Forum OpenACS Q&A: Re: big problems with mydomain.com?

Collapse
Posted by Tom Jackson on

The following explaination of the Mydomain disaster was posted on their "Problems" forum:

Ok, mydomain and namesdirect had some problems today. Here's a sem-technical, semi-reassuring account of what happened. Some details are sketchy since some cases didn't afford any data....

About 3am Pacific, a Denial Of Service attack/ HUGE influx if DNS queries bombarded our main co-lo facility in Seattle. In the following hours everything on that network became extremely slow making most of the services provided on that network (DNS,URL forwarding, Email Forwarding, websites, DB) appear unavailable or really slow to anyone outside the network. This kind of activity has happened before but never of this magnitude.

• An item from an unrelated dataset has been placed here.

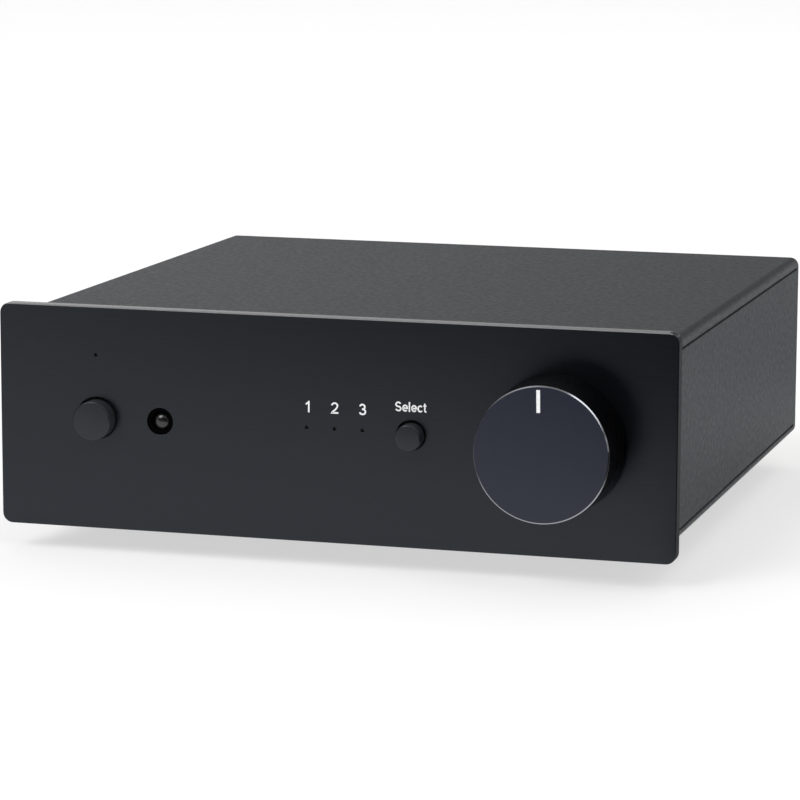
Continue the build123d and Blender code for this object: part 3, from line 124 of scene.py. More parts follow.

The unfortunate side effect of this activity is that it overloaded both the primary and secondary firewalls causing them to reset connections about every 2 minutes. Meanwhile, our senior network engineer was woken up and after having no luck with a remote fix headed to our co-lo facility. He arrived to find the firewalls rebooting under a large deluge of traffic. He couldn't even get information off of the firewalls about what was actually happening.

In the meantime, the downtime at our co-lo in Seattle caused all DNS to be directed to our east coast facility. The facility also was brought down by the volume in traffic. As we tried to diagnose what the problem was so that we could know what to cut off, the traffic just kept coming and the forums were on fire. The forums stayed up because they're hosted separately from all of the other servers. We couldn't even get into the mydomain website to post a notice about 'system problems'. After some conflict with the co-lo provider, finally at 5pm PST, they filtered out all traffic destined for the mydomain nameserver in the Seattle co-lo. This immediately enabled all services on that network to the outside world. While we cleaned up things, we discovered that the mydomain site and db had seriously crashed and had to be worked on. Hence the extra downtime on the mydomain site after some services appeared to be up. Unfortunately this problem caused a problem with email forwarding for awhile that was eventually fixed.

So that as they say is that. It was an amazing experience in community (the forums, customer calls, and customer visits), technology (trying to find a Cisco PIX 525 at 4:30pm is tough), and dealing with this phenomenon called the 'Internet'. A written apology probably won't suffice. We will always try to do better. If you have any questions/concerns/rants, please direct them to flash.

Unanswered is why all four name servers are on the same network, in the same facility, etc. Why did it take 14 hours to filter the traffic? Why was the Network Engineer still in bed 2 hours after the event started? Why didn't they inform the users who read the forum that the problem was a ddos attack?

Collapse
Posted by Petru Paler on

Why did it take 14 hours to filter the traffic?

No planning, I guess... it takes about 5 minutes to stop a DDoS -- the target is still losing connectivity, but at least it won't bring the whole network down.

Unfortunately, US-based ISPs don't seem to react to well to DoS attacks (usually because they have networks so big they're not affected themselves, and they don't care if one customer goes down), so to be prepared for something like this one needs to talk to them in advance and make sure the procedure is established (and do a test lockout of one IP address).